It has been years since I read Whose Body? by the British writer from the Golden Age of Mysteries, Dorothy L. Sayers. Unfortunately, as soon as I saw the murderer’s name, I remembered who did it, so I was not able to judge how difficult it was to guess.
Mr. Thipps finds an unidentified body in his bathtub wearing nothing but a pair of pince-nez. The body bears a resemblance to a missing financier, but it is not him. Who is the dead man and how did the body get into the tub? Where is the missing financier? Is this one case or two? Of course, the police suspect Mr. Thipps. After Mr. Thipps’s mother asks him to help, Lord Peter Wimsey gets interested in the case and decides to find the answer to these questions in his inimitable way.

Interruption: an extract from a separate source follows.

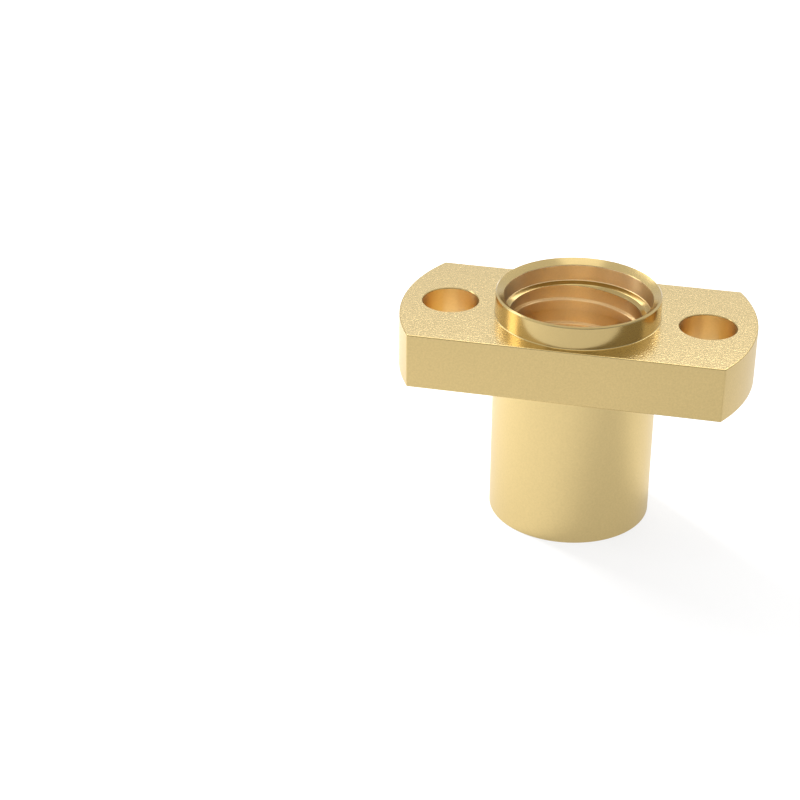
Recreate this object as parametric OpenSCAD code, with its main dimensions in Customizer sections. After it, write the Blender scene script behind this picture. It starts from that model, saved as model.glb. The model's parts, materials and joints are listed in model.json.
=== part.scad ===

As always, Sayers is fine in characterization, much better than many of her Golden Age peers. Lord Peter is his usual apparently frivolous self. He and his man Bunter are fun. Lord Peter’s mother, the Dowager Duchess, is adorably ditzy. The plot is clever. However, as with many early mystery novels, it is overcomplicated and very unlikely. For people who haven’t read any Lord Peter books, I recommend Murder Must Advertise as a better starting place.
As a total side note, the cover I’m showing is not the one for the book I read, but is just one I found on Amazon. It occurs to me, why would they show the body of a woman when the victim is a man? This disconnect in publishing is always a mystery to me. One peek at the first few pages would have told the artist the sex of the body.